Testing affects teacher evaluations directly. This may have a perverse effect on what the teacher delivers to students, he said, since “45 percent of a teacher evaluation for some teachers is based on student learning outcomes.”
“In order to get a highly effective rating, teachers need 90 percent of students to reach certain levels,” Rosenlee said. “Which means, are you going to set a standard that’s so high that most students don’t make it, or are you going to set a standard low that all of your students can reach 90 percent?”
Rosenlee prefers a system in which students are assessed more by a “portfolio” of their work rather than on the snapshots of tests. However, Matayoshi and Assistant Superintendent Tammi Oyadomari-Chun said the DOE approach is really more nuanced than the union president describes.

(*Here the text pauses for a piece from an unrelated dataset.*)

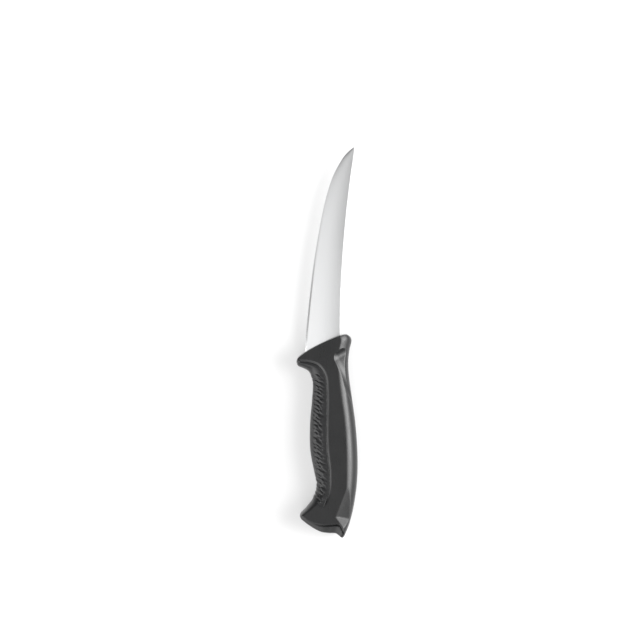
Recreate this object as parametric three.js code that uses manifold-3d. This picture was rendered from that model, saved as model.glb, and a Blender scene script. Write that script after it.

”You’re looking at multiple data points to look at how students are doing,” Matayoshi said; the department materials on the test point to its focus on how students apply their skills and on drawing out their critical-thinking capabilities.
Oyadomari-Chun said that teacher evaluations take a lot into consideration.
“We’re using multiple measures, we’re not just looking at testing,” she said. “There’s a component of their evaluation that’s dependent on scores, but there’s also administrators’ observation of their teaching.”
The administration has taken some encouragement from improvement in new-teacher retention, which had been a chronic problem in the schools. An emphasis on mentoring teachers in their first three years has been credited with more of them staying beyond five years in the profession, a proportion that’s now up to 60 percent.
Matayoshi said she believes efforts by the DOE to raise the bar in recent years are starting to show results, and the data highlights are posted online (bit.ly/HIDOEschools). Among them are: an increase in the scores in fourth- and eighth-grade math and reading scores in the National Assessment of Educational Progress; a rise in the percentage of students graduating high school; and a drop in the percentage of public-school graduates needing remediation at the University of Hawaii.
Where the DOE administrators and Rosenlee agree is that resources aren’t where they should be. One graph they pointed out illustrates that the department’s general fund budget is about where it was in 2008.
The capital improvement projects budget should benefit from a recent investment in photovoltaic solar power in schools, and other efficiency initiatives to save money over time.
A portable at Waianae High School revved up a standalone PV air-conditioning system about a year ago. A second, similar installation, this one purchased by a student-run crowdfunding campaign, is in the works at Campbell High School. The DOE considers these efforts pilot projects to be evaluated before they could be scaled up.
Where Matayoshi and Rosenlee diverge is on how much noise to make about the funding issue.
“We’re not keeping up with inflation,” Matayoshi acknowledged, “but I don’t want to be the greedy department that wants to take all the money. The work other departments do is important, too, and it affects our kids.
“In terms of the general fund, the Legislature’s tried to get us extra funding, and we’ve gotten our fair share.”
Rosenlee doesn’t see why the state can’t accelerate the process. The DOE could take advantage of technologies that should keep the cost of upgrades down, he said.
The challenge in the coming weeks will be where in the middle the two sides might meet — both on the facilities issue, as well as the academic strategies. Matayoshi said national surveys show a growing affinity among teachers for the Common Core standards, as long as they’re given time to adjust to them.
The administration’s plan is to stay the course, she said, but meetings with union representatives will continue.
“I think there’s a mutual respect,” she said.
The union leader’s take: There’s work to be done.
“We do know what good education looks like,” Rosenlee said. “The question is, how do you get there?”